Bepalend voor de uitkomst van het geschil tussen [S.] en [eiser] is de duidelijke ingebrekestelling van 26 oktober 2009, alsmede de ‘herkansing’ in de brief van de advocaat van [S.] van 9 augustus 2010. Op de herkansing heeft [eiser] niet gereageerd. De reactie van [T.] op de ingebrekestelling is juridisch niet juist, gelet op de vaststaande feiten en omstandigheden.
Door niet in te gaan op de ingebrekestelling is [eiser] in verzuim geraakt en daarmee is zijn tekortkomen komen vast te staan. De reactie van [T.] om zich te beroepen op een opschortingsrecht is onjuist, omdat uit niets blijkt dat [S.] gehouden was de gehele aanneemsom vooruit te betalen. In de offerte is daarover niets bepaald. Later is wel een voorschotbetaling overeengekomen, maar niet is gesteld of gebleken dat de afspraak is gemaakt dat de gehele aanneemsom vooruit betaald zou moeten worden. [eiser] heeft ter zitting verklaard dat hij voorschotten kan vragen, maar niet is gesteld of gebleken dat hij dat ook heeft gedaan, na de betaling van de bedragen van € 13.000,-- en € 3.400,--. Voor het meerwerk geldt dat daarover in het geheel geen afspraak is gemaakt. In de dagvaarding is gesteld dat meerwerk is overeengekomen maar tijdens de comparitie van partijen heeft [eiser] verklaard dat hij een voorschot heeft gevraagd voor meerwerk, maar dat hij geen facturen voor meerwerk heeft verstuurd. [eiser] stelt niet dat overeenstemming is bereikt over meerwerk, hetgeen ook uitermate onwaarschijnlijk is wanneer geen facturen worden gestuurd. De kantonrechter stelt daarom vast dat er geen overeenstemming bestaat over het berekenen van meerwerk. Vragen staat vrij, maar daarmee is geen overeenkomst ontstaan. Van enig tekortkomen van [S.] is dan ook geen sprake, ook niet als het gaat om meerwerk en dat betekent dat er geen recht is op opschorting van de werkzaamheden door [eiser].

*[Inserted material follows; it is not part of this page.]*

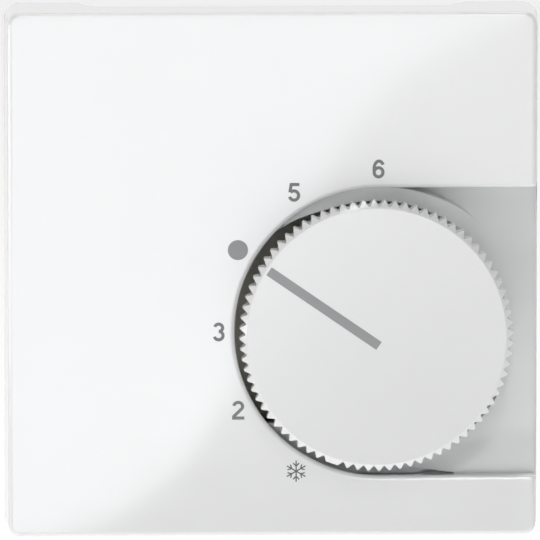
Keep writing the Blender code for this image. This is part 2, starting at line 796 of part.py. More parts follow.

De kantonrechter oordeelt dat hier de kern van de juridische verplichtingen tussen partijen wordt weergegeven. De gang van zaken blijkt duidelijk uit de gevoerde correspondentie en wordt door [eiser] ook niet betwist.
Er moet dus worden vastgesteld dat [eiser] ten onrechte zijn werk heeft opgeschort omdat noch van een verplichting tot betaling van de gehele aanneemsom, noch van een verplichting tot betaling van meerwerk sprake is geweest. Tegelijkertijd is [eiser] in verzuim doordat hij zijn werk niet heeft afgemaakt en omdat hij, zo blijkt zonder meer uit het rapport, zijn werkzaamheden niet naar behoren heeft uitgevoerd.
De kantonrechter oordeelt dat ook in beroep deze vaststellingen onvermijdelijk zouden zijn geweest en dat betekent dat de kans op een andere uitkomst in beroep als bijzonder gering tot zeer onwaarschijnlijk moet worden ingeschat.